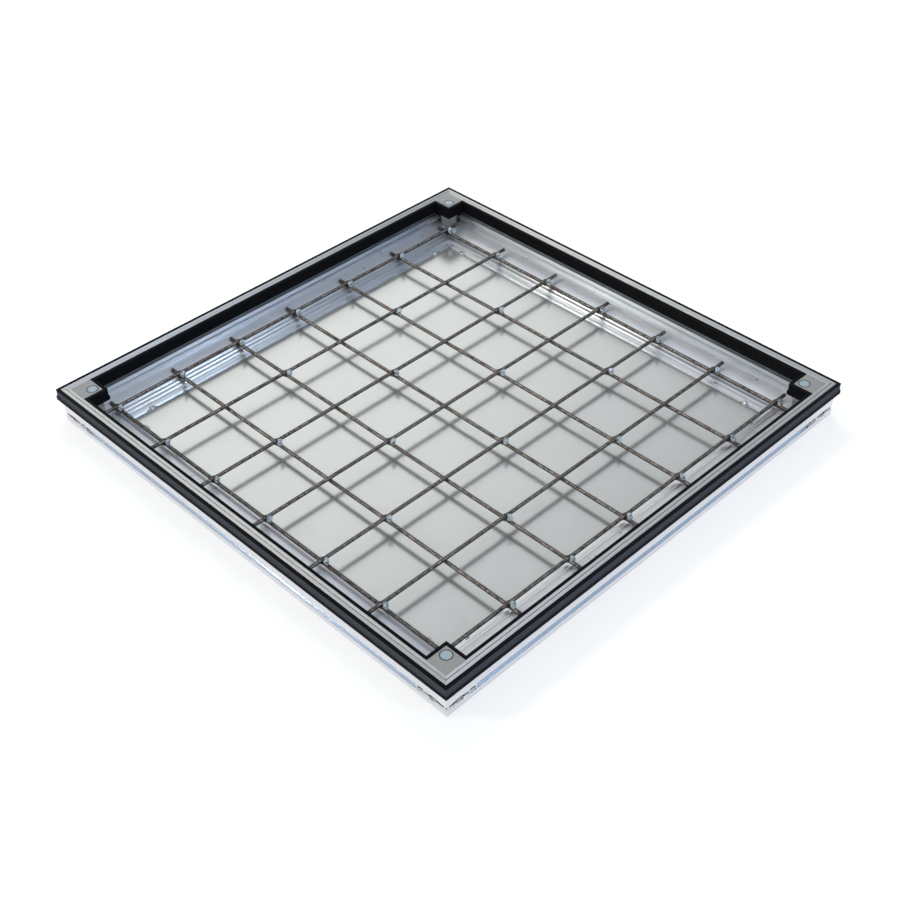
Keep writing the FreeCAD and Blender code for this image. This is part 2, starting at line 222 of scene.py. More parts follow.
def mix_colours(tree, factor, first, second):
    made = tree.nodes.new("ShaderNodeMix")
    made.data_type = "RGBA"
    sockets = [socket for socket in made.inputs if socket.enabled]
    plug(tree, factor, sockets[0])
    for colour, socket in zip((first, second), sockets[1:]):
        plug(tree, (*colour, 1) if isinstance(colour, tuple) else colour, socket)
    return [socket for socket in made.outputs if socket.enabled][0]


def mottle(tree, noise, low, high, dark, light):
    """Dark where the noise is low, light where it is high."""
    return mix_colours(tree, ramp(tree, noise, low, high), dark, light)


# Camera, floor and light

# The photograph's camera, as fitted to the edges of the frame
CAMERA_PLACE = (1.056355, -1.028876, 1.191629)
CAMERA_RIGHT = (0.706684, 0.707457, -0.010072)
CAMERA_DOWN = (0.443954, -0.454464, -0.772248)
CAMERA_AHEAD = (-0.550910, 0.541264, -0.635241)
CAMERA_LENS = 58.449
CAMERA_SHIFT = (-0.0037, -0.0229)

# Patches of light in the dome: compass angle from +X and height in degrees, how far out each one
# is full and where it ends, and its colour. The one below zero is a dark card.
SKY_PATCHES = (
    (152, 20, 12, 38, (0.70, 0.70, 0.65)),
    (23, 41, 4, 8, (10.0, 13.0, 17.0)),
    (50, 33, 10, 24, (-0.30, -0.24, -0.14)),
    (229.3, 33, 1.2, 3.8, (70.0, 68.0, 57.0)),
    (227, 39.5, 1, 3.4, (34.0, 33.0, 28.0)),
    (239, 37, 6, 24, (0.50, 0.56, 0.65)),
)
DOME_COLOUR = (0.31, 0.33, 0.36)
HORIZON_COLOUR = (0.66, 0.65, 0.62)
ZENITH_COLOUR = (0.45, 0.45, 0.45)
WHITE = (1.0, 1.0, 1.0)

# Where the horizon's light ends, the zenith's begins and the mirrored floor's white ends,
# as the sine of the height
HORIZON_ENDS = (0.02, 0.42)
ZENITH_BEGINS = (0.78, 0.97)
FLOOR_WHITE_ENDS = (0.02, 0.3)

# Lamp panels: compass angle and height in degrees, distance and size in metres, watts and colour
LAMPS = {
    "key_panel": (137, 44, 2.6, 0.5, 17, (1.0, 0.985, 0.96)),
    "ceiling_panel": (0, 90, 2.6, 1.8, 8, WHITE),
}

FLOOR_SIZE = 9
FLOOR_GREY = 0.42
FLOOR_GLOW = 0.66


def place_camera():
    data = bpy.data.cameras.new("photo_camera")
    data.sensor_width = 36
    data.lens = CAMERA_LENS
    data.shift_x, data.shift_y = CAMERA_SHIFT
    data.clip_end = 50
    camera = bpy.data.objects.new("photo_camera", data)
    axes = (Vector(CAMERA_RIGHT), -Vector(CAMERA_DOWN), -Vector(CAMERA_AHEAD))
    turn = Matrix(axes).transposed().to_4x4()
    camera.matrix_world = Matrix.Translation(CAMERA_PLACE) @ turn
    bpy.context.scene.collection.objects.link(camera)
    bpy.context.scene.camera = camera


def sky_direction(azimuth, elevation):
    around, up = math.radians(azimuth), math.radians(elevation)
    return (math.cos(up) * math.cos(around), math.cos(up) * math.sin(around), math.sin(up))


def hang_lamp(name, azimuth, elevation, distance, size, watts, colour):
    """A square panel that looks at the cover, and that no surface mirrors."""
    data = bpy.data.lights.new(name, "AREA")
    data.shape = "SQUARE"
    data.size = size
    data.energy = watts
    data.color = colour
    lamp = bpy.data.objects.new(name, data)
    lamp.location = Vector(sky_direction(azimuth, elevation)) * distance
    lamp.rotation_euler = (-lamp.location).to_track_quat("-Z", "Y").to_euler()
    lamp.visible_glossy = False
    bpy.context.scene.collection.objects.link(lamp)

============

Reproduce every line above without error.

→ **COMPLETE ANSWER**:
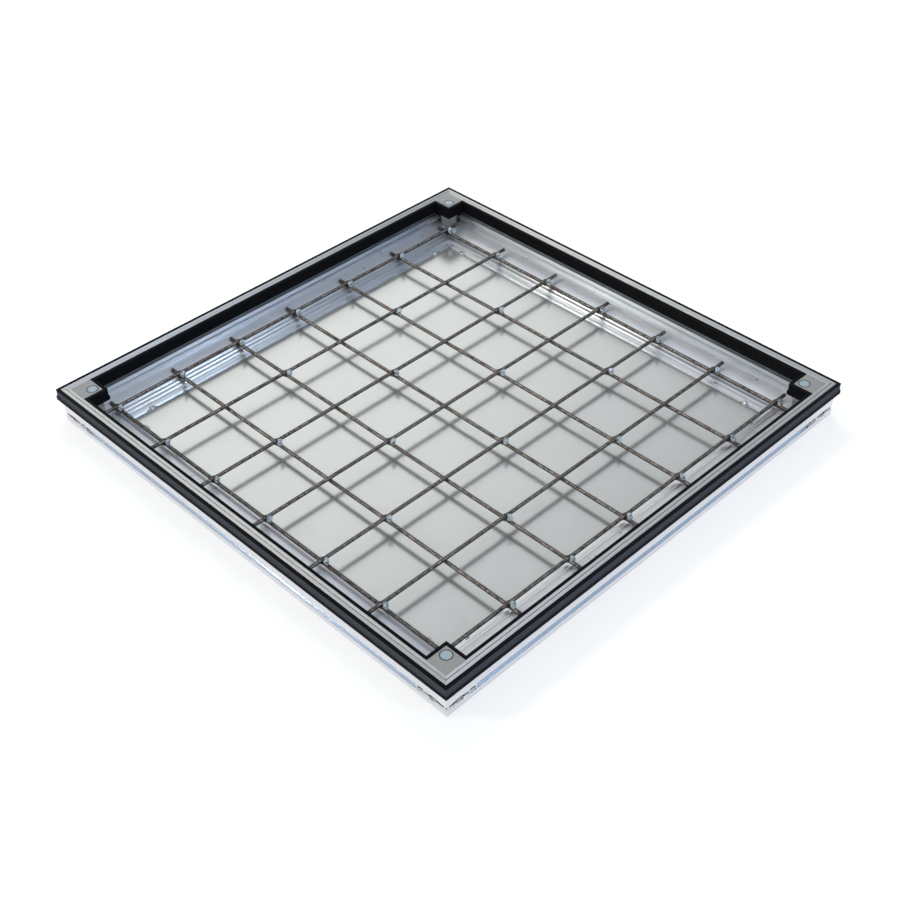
Keep writing the FreeCAD and Blender code for this image. This is part 2, starting at line 222 of scene.py. More parts follow.
def mix_colours(tree, factor, first, second):
    made = tree.nodes.new("ShaderNodeMix")
    made.data_type = "RGBA"
    sockets = [socket for socket in made.inputs if socket.enabled]
    plug(tree, factor, sockets[0])
    for colour, socket in zip((first, second), sockets[1:]):
        plug(tree, (*colour, 1) if isinstance(colour, tuple) else colour, socket)
    return [socket for socket in made.outputs if socket.enabled][0]


def mottle(tree, noise, low, high, dark, light):
    """Dark where the noise is low, light where it is high."""
    return mix_colours(tree, ramp(tree, noise, low, high), dark, light)


# Camera, floor and light

# The photograph's camera, as fitted to the edges of the frame
CAMERA_PLACE = (1.056355, -1.028876, 1.191629)
CAMERA_RIGHT = (0.706684, 0.707457, -0.010072)
CAMERA_DOWN = (0.443954, -0.454464, -0.772248)
CAMERA_AHEAD = (-0.550910, 0.541264, -0.635241)
CAMERA_LENS = 58.449
CAMERA_SHIFT = (-0.0037, -0.0229)

# Patches of light in the dome: compass angle from +X and height in degrees, how far out each one
# is full and where it ends, and its colour. The one below zero is a dark card.
SKY_PATCHES = (
    (152, 20, 12, 38, (0.70, 0.70, 0.65)),
    (23, 41, 4, 8, (10.0, 13.0, 17.0)),
    (50, 33, 10, 24, (-0.30, -0.24, -0.14)),
    (229.3, 33, 1.2, 3.8, (70.0, 68.0, 57.0)),
    (227, 39.5, 1, 3.4, (34.0, 33.0, 28.0)),
    (239, 37, 6, 24, (0.50, 0.56, 0.65)),
)
DOME_COLOUR = (0.31, 0.33, 0.36)
HORIZON_COLOUR = (0.66, 0.65, 0.62)
ZENITH_COLOUR = (0.45, 0.45, 0.45)
WHITE = (1.0, 1.0, 1.0)

# Where the horizon's light ends, the zenith's begins and the mirrored floor's white ends,
# as the sine of the height
HORIZON_ENDS = (0.02, 0.42)
ZENITH_BEGINS = (0.78, 0.97)
FLOOR_WHITE_ENDS = (0.02, 0.3)

# Lamp panels: compass angle and height in degrees, distance and size in metres, watts and colour
LAMPS = {
    "key_panel": (137, 44, 2.6, 0.5, 17, (1.0, 0.985, 0.96)),
    "ceiling_panel": (0, 90, 2.6, 1.8, 8, WHITE),
}

FLOOR_SIZE = 9
FLOOR_GREY = 0.42
FLOOR_GLOW = 0.66


def place_camera():
    data = bpy.data.cameras.new("photo_camera")
    data.sensor_width = 36
    data.lens = CAMERA_LENS
    data.shift_x, data.shift_y = CAMERA_SHIFT
    data.clip_end = 50
    camera = bpy.data.objects.new("photo_camera", data)
    axes = (Vector(CAMERA_RIGHT), -Vector(CAMERA_DOWN), -Vector(CAMERA_AHEAD))
    turn = Matrix(axes).transposed().to_4x4()
    camera.matrix_world = Matrix.Translation(CAMERA_PLACE) @ turn
    bpy.context.scene.collection.objects.link(camera)
    bpy.context.scene.camera = camera


def sky_direction(azimuth, elevation):
    around, up = math.radians(azimuth), math.radians(elevation)
    return (math.cos(up) * math.cos(around), math.cos(up) * math.sin(around), math.sin(up))


def hang_lamp(name, azimuth, elevation, distance, size, watts, colour):
    """A square panel that looks at the cover, and that no surface mirrors."""
    data = bpy.data.lights.new(name, "AREA")
    data.shape = "SQUARE"
    data.size = size
    data.energy = watts
    data.color = colour
    lamp = bpy.data.objects.new(name, data)
    lamp.location = Vector(sky_direction(azimuth, elevation)) * distance
    lamp.rotation_euler = (-lamp.location).to_track_quat("-Z", "Y").to_euler()
    lamp.visible_glossy = False
    bpy.context.scene.collection.objects.link(lamp)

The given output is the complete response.